AT one point Horwich Loco Works was the biggest railway engineering works in the North.

Its workers were skilled men whose labours were renowned the world over.

For a young Paul Salveson, who began his working life at the work’s spring smithy, the experience was to have a lasting impact - the Loco Works has become a recurring theme throughout his life ever since and he has spent his entire working life involved in the rail industry in one capacity or another.

Now Paul has published his debut novel, The Works, inspired by the men and the towns who relied upon the Loco Works for their livelihoods.

“It’s not autobiographical,” said Paul, “but it certainly based on my experiences.”

In real life Horwich Loco Works closed in 1983 in spite of a massive campaign to save it.

But Paul’s novel looks at what might have happened had the works been saved.

“It is fiction or course,” he said, “but I hope readers will find the premise very plausible. In the novel the workers form a co-operative to keep the works going which is based on what happened with the shipbuilders on the Clyde in Glasgow.

“I have also introduced a strong Chinese connection into the storyline because China is where rail is nowadays.”

As well as beginning his working life at Horwich, Paul was also part of the union delegation fighting to save the works in the early 1980s and the novel features more than 30 photographs he took inside the works from those days which have never been published before

“Horwich was a very special place,” he said. “It was something the people of the town were rightly proud of. It was world famous. Sir Nigel Gresley who became one of Britain’s most renowned railway engineers served his time there as did many others and the quality of work which came out of those engine sheds was outstanding.

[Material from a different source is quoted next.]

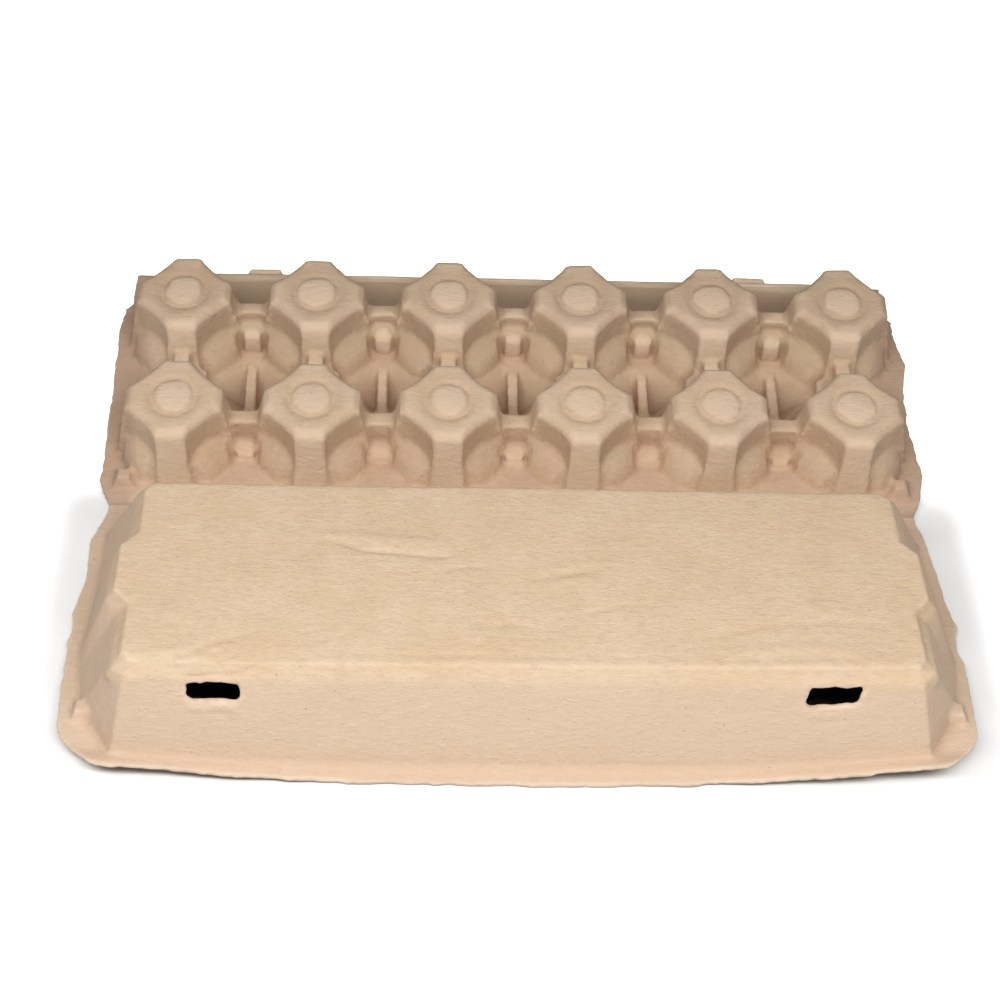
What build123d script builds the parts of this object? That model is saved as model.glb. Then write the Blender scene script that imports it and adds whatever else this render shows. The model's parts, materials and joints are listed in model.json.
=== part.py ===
from build123d import *
import os
from math import asin, atan, cos, degrees, hypot, radians, sin, tan

# A moulded pulp egg carton for two rows of six eggs. It lies opened out and upside down: the tray's
# cup bottoms and the lid's outside face up. Lengths are millimetres and angles are degrees.
# Every piece is first made with its rim on z = 0 and the fold between lid and tray on y = 0.

os.makedirs("parts", exist_ok=True)

# Whole carton
cups_long = 6
cups_deep = 2
cup_pitch = 48.0
side_rim = 3.4            # from the end cups' cells to the end of the rim
wall = 1.8                # thickness of the pulp
overrun = 1.0             # how far a cutting shape runs past what it cuts
fold_gap = 0.35           # from the main fold's line to the edge of the lid and of the tray
flap_gap = 0.15           # from the flap's fold line to the edge of the tray and of the flap
rim_play = 0.3            # between the two rims when the carton is shut
tray_tilt = 10.44         # how far the latch flap props up the tray's far side

# Tray
fold_rim = 5.8            # from the cups' cells to the main fold, and to the latch flap's
tray_height = 27.8        # rim to the flat bottoms of the cups
pad_reach = 16.5          # cup's centre to the tip of its bottom pad
tip_width = 9.6           # each tip carries a flat strip down the cup
strip_draft = 11.0
strip_spread = 3.2        # the strips widen on the way down
core_draft = 3.0          # the walls under the pad's long sides are steeper
core_hollow = 0.8         # and curve in a little between the strips
pad_bevel = 1.8
ring_radius = 8.0
ring_width = 1.7
ring_depth = 0.7
belly_gap = 1.2           # from the round hollow for the egg, measured outside, to its cell's side
belly_sink = 2.0          # the hollow's middle lies this far past the rim
saddle_height = 16.5      # bridge between neighbouring cups
saddle_width = 5.6
web_height = 12.0         # lower shelf beside the saddle, between cups of the far row
near_web_height = 7.5
web_fall = 3.5            # its top slopes down away from the saddle
web_length = 17.0
web_width = 5.8
belly_step = 2.2          # the round hollow is flattened beside the strips, this far behind them
post_depth = 8.2          # hollow four-sided posts between four cups stand this far past the rim
post_edge = 0.6           # what the post's opening leaves of the rim beside a cup
post_point_cut = 1.6      # the post's corners are blunt
post_tip_reach = 8.4
post_web = 3.8            # wall across each post, in line with the saddles
tray_corner_cut = 4.6     # the rim narrows beside the main fold
tray_corner_run = 12.0
far_corner_cut = 4.1      # and beside the latch flap
far_corner_start = 84.5
far_corner_run = 8.5
tray_nub_base = 7.5       # stacking nubs on the rim beside the fold
tray_nub_height = 4.6
tray_nub_draft = 20.0
tray_nub_inset = 9.4      # rim's end to the nub's middle
tray_nub_back = 11.8      # main fold to the nub's middle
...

“But although the novel has a rail element to it, it’s not just a book for train buffs. The more I worked on it, it was more of a love story that started to evolve and I also wanted to say something about living and working in the Seventies and Eighties and to compare that with what is happening today.”

Paul also consulted friends and colleagues both from his time at Horwich and more recently.

“The characters in the book may have some traits based on certain individuals who were at Horwich but they are really generic characters with something to say,” he said.

The Works is Paul’s first attempt at fiction although he has published a series of acclaimed non fiction books including Lancashire’s Romantic Radical: The Life and Work of Allen Clarke/Teddy Austen and With Walt Whitman in Bolton.

He currently chairs the community rail partnership for Bolton and South Lancashire.

Due to the coronavirus outbreak and current restrictions, a public launch of the book at Horwich Library had to be cancelled but The Works is now available through Paul’s website

“I have enjoyed writing it and I hope that people will find it both interesting and stimulating,” he said. “It tackles some challenging issues so it’s not what I’d describe as a light read but I think it will strike a chord with many people who grew up in the area when Horwich Loco Works played such an important role in so many families’ lives and it raises some interesting questions.”